[Entries with parts and joints]
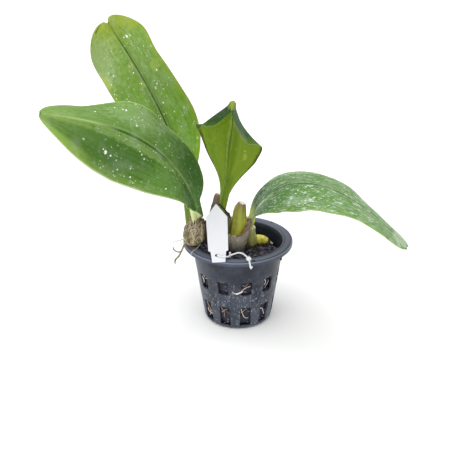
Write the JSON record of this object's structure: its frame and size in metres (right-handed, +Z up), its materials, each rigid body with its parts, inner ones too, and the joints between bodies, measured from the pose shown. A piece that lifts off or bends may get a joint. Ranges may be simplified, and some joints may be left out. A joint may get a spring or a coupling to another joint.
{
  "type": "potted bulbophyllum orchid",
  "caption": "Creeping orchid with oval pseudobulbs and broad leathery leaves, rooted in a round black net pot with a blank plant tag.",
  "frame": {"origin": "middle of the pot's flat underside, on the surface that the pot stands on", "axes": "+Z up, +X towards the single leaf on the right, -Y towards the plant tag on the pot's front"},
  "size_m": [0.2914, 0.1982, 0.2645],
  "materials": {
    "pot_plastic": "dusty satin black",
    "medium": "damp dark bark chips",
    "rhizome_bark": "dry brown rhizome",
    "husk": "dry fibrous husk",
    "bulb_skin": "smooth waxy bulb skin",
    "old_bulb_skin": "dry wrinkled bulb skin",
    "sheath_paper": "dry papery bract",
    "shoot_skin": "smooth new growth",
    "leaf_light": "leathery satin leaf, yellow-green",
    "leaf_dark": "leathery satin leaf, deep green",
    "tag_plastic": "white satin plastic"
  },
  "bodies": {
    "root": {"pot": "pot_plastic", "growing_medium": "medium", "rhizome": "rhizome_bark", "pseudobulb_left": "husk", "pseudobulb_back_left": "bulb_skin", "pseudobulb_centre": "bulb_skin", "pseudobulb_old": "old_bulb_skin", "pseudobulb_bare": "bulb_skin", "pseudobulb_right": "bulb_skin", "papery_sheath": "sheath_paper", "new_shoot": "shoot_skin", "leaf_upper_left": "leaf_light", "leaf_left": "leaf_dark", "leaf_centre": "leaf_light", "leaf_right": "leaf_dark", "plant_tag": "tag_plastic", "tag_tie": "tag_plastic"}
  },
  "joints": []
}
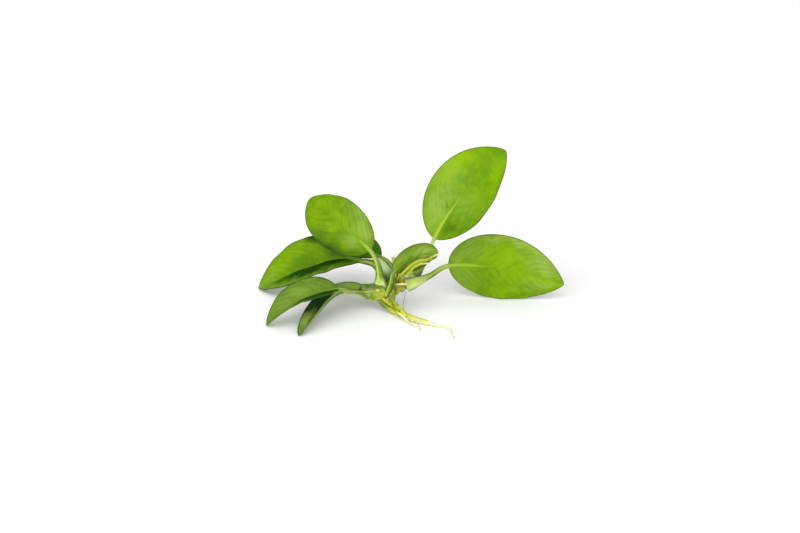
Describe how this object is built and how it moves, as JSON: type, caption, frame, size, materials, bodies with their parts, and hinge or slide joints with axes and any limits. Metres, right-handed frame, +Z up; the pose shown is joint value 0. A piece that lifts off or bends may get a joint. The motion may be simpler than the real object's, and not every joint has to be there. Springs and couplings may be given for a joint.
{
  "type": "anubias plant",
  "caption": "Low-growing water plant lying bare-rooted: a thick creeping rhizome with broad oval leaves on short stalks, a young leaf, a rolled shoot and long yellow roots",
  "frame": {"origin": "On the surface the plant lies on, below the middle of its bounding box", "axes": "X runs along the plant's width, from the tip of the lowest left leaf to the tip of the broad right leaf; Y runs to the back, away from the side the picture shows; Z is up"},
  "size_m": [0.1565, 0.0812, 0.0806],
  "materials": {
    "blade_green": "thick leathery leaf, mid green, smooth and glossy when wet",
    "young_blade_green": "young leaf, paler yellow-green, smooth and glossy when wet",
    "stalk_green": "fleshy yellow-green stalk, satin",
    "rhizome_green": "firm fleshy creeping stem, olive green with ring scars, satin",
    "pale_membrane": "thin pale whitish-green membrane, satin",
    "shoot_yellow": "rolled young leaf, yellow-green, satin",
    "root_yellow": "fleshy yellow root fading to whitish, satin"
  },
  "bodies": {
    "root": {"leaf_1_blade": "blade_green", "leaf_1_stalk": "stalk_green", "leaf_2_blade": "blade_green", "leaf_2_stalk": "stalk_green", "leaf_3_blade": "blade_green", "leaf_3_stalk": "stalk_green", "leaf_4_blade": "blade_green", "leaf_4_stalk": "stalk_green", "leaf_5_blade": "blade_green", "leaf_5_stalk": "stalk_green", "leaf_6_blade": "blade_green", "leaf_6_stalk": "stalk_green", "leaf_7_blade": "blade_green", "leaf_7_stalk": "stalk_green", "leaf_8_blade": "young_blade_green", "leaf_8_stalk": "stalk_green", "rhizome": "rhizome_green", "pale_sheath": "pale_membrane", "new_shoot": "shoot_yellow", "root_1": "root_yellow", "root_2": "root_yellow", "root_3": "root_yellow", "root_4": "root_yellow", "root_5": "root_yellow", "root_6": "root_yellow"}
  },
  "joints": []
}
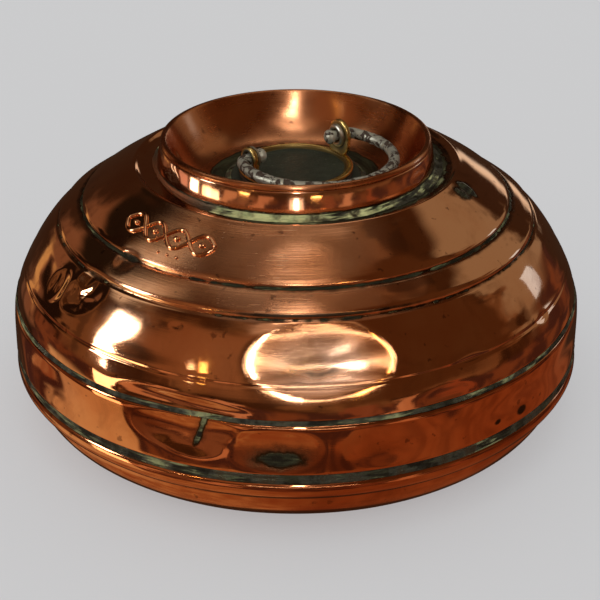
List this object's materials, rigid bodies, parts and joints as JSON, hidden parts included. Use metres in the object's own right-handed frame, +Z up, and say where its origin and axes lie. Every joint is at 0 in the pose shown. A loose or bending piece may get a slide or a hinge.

AIM OF THE EXERCISE - Repeat all of the records above exactly as they appear.

RESULT OF THIS EXERCISE -
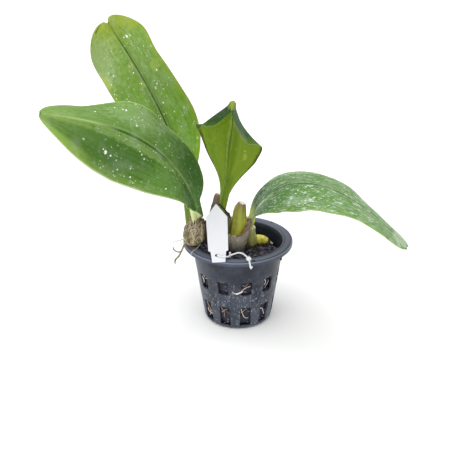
Write the JSON record of this object's structure: its frame and size in metres (right-handed, +Z up), its materials, each rigid body with its parts, inner ones too, and the joints between bodies, measured from the pose shown. A piece that lifts off or bends may get a joint. Ranges may be simplified, and some joints may be left out. A joint may get a spring or a coupling to another joint.
{
  "type": "potted bulbophyllum orchid",
  "caption": "Creeping orchid with oval pseudobulbs and broad leathery leaves, rooted in a round black net pot with a blank plant tag.",
  "frame": {"origin": "middle of the pot's flat underside, on the surface that the pot stands on", "axes": "+Z up, +X towards the single leaf on the right, -Y towards the plant tag on the pot's front"},
  "size_m": [0.2914, 0.1982, 0.2645],
  "materials": {
    "pot_plastic": "dusty satin black",
    "medium": "damp dark bark chips",
    "rhizome_bark": "dry brown rhizome",
    "husk": "dry fibrous husk",
    "bulb_skin": "smooth waxy bulb skin",
    "old_bulb_skin": "dry wrinkled bulb skin",
    "sheath_paper": "dry papery bract",
    "shoot_skin": "smooth new growth",
    "leaf_light": "leathery satin leaf, yellow-green",
    "leaf_dark": "leathery satin leaf, deep green",
    "tag_plastic": "white satin plastic"
  },
  "bodies": {
    "root": {"pot": "pot_plastic", "growing_medium": "medium", "rhizome": "rhizome_bark", "pseudobulb_left": "husk", "pseudobulb_back_left": "bulb_skin", "pseudobulb_centre": "bulb_skin", "pseudobulb_old": "old_bulb_skin", "pseudobulb_bare": "bulb_skin", "pseudobulb_right": "bulb_skin", "papery_sheath": "sheath_paper", "new_shoot": "shoot_skin", "leaf_upper_left": "leaf_light", "leaf_left": "leaf_dark", "leaf_centre": "leaf_light", "leaf_right": "leaf_dark", "plant_tag": "tag_plastic", "tag_tie": "tag_plastic"}
  },
  "joints": []
}
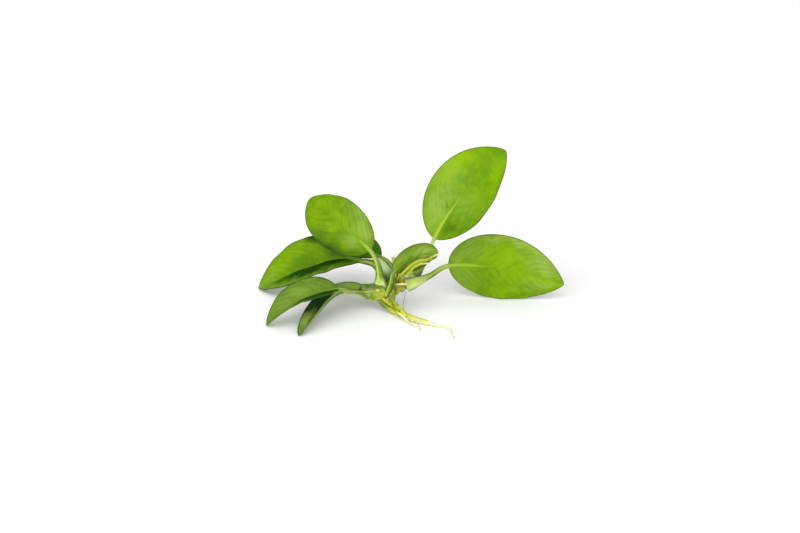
Describe how this object is built and how it moves, as JSON: type, caption, frame, size, materials, bodies with their parts, and hinge or slide joints with axes and any limits. Metres, right-handed frame, +Z up; the pose shown is joint value 0. A piece that lifts off or bends may get a joint. The motion may be simpler than the real object's, and not every joint has to be there. Springs and couplings may be given for a joint.
{
  "type": "anubias plant",
  "caption": "Low-growing water plant lying bare-rooted: a thick creeping rhizome with broad oval leaves on short stalks, a young leaf, a rolled shoot and long yellow roots",
  "frame": {"origin": "On the surface the plant lies on, below the middle of its bounding box", "axes": "X runs along the plant's width, from the tip of the lowest left leaf to the tip of the broad right leaf; Y runs to the back, away from the side the picture shows; Z is up"},
  "size_m": [0.1565, 0.0812, 0.0806],
  "materials": {
    "blade_green": "thick leathery leaf, mid green, smooth and glossy when wet",
    "young_blade_green": "young leaf, paler yellow-green, smooth and glossy when wet",
    "stalk_green": "fleshy yellow-green stalk, satin",
    "rhizome_green": "firm fleshy creeping stem, olive green with ring scars, satin",
    "pale_membrane": "thin pale whitish-green membrane, satin",
    "shoot_yellow": "rolled young leaf, yellow-green, satin",
    "root_yellow": "fleshy yellow root fading to whitish, satin"
  },
  "bodies": {
    "root": {"leaf_1_blade": "blade_green", "leaf_1_stalk": "stalk_green", "leaf_2_blade": "blade_green", "leaf_2_stalk": "stalk_green", "leaf_3_blade": "blade_green", "leaf_3_stalk": "stalk_green", "leaf_4_blade": "blade_green", "leaf_4_stalk": "stalk_green", "leaf_5_blade": "blade_green", "leaf_5_stalk": "stalk_green", "leaf_6_blade": "blade_green", "leaf_6_stalk": "stalk_green", "leaf_7_blade": "blade_green", "leaf_7_stalk": "stalk_green", "leaf_8_blade": "young_blade_green", "leaf_8_stalk": "stalk_green", "rhizome": "rhizome_green", "pale_sheath": "pale_membrane", "new_shoot": "shoot_yellow", "root_1": "root_yellow", "root_2": "root_yellow", "root_3": "root_yellow", "root_4": "root_yellow", "root_5": "root_yellow", "root_6": "root_yellow"}
  },
  "joints": []
}
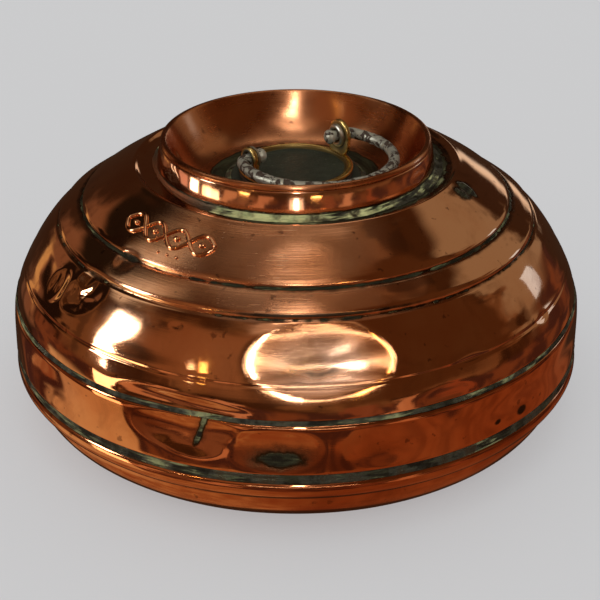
List this object's materials, rigid bodies, parts and joints as JSON, hidden parts included. Use metres in the object's own right-handed frame, +Z up, and say where its origin and axes lie. Every joint is at 0 in the pose shown. A loose or bending piece may get a slide or a hinge.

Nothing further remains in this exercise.